CAREER: Community Organizing for Datafied Worlds
University Of California-Irvine, Irvine CA
Investigators
Abstract
This project describes how professional community organizers use data to pursue grassroots-led projects and to influence broader uses of data-intensive technologies, particularly as such uses concern provision of public services. Every aspect of this project is deeply informed with an ethos of reciprocity, one that recognizes that community members already have important expertise and that academic knowledge should be an asset to community-based solutions.
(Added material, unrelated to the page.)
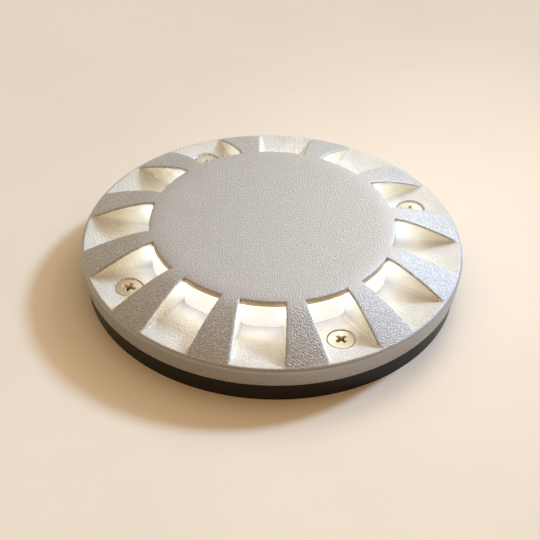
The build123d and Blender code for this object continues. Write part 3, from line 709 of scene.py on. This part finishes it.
def slope_patch(shape, window_finish, top_finish):
    """Window floor, wall and half a rib, from the disc out to the rim's corner."""
    s = shape.s
    inner, outer = s.disc_radius, s.corner_radius
    first_round = FLOOR_COLUMNS + FILLET_COLUMNS + WALL_COLUMNS
    columns = first_round + ROUND_COLUMNS + CROWN_COLUMNS
    rows = []
    for j in range(SLOPE_ROWS + 1):
        t = j / SLOPE_ROWS
        crowded = EVEN_ROWS * t + (1 - EVEN_ROWS) * (1 - cos(pi * t)) / 2
        radius = inner + (outer - inner) * crowded
        rows.append([(radius, angle, height) for angle, height in shape.section(radius)])
    last, last_angle, _ = shape.corner(ROUND_COLUMNS)
    rows[0][first_round:] = [shape.corner(k) for k in range(ROUND_COLUMNS + 1)]
    crown = shape.crown(last)
    rows[0] += [(last, turn, crown) for turn in spread(last_angle, shape.pitch / 2, CROWN_COLUMNS)]
    piece = patch("slope", columns, SLOPE_ROWS, lambda j, i: at(*rows[j][i]), window_finish)
    piece.data.materials.append(top_finish)
    for face in piece.data.polygons:
        face.material_index = int(face.index % columns >= first_round)
    return piece, rows


def rim_profile(shape):
    """From the rim's top corner down its side, round its foot and in to the lens: (radius, height) points."""
    s = shape.s
    width = shape.outer - s.corner_radius
    bend, side_top = s.corner_height - CORNER_BEND * width, s.corner_height - CORNER_END * width
    foot, side_foot = shape.outer - RIM_INSET, shape.foot + FOOT_ROUND
    profile = []
    for k in range(1, CORNER_ROWS + 1):
        t = k / CORNER_ROWS
        start_share, bend_share, end_share = (1 - t) ** 2, 2 * t * (1 - t), t * t
        profile.append((
            s.corner_radius * start_share + shape.outer * (bend_share + end_share),
            s.corner_height * start_share + bend * bend_share + side_top * end_share))
    for k in range(1, SIDE_ROWS + 1):
        t = k / SIDE_ROWS
        profile.append((shape.outer - RIM_INSET * t, side_top + (side_foot - side_top) * t))
    for k in range(1, ROUND_COLUMNS + 1):
        a = pi / 2 * k / ROUND_COLUMNS
        profile.append((foot - FOOT_ROUND * (1 - cos(a)), side_foot - FOOT_ROUND * sin(a)))
    skirt = foot - SKIRT_WALL
    profile += [(skirt, shape.foot), (skirt, shape.ledge)]
    for k in range(1, UNDER_RIM_ROWS + 1):
        profile.append((skirt + (s.disc_radius - skirt) * k / UNDER_RIM_ROWS, shape.ledge))
    return profile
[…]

This project promises at least five outcomes in pursuit of this ethos: (1) meaningful incorporation of communities in research design, implementation, and communication of research on data and social consequence of data-intensive technologies; (2) incorporation of community voices in human-computer interaction and social computing research; (3) inclusion of students in research and teaching; (4) outreach activities to promote data literacy in working class communities; and (5) contributions toward community-informed K-12 data science education, piloted and tested in schools. The project is organized into four parts: (1) research on data practices of community organizers engaged with technology, (2) co-design with community organizers as partners, (3) construction of a platform to support academic research on community organizers, and (4) outreach to promote data literacy. This project deploys qualitative methods to greatly expand ongoing research into data practices and datafication by asking how community organizers address the challenges of data-intensive technologies (e.g., artificial intelligence, machine learning, and predictive analytics) already deployed in their communities. This project also includes a series of workshops focused on datafication and communities. In addition, the results of ongoing participatory design will shape a community action case study platform, a tool to help academic researchers more equitably engage with communities and learn about ongoing challenges posed by data-intensive technologies. Finally, education and outreach projects will contribute to community-informed data literacy in sites where data-intensive technologies have produced burden. This award reflects NSF's statutory mission and has been deemed worthy of support through evaluation using the Foundation's intellectual merit and broader impacts review criteria.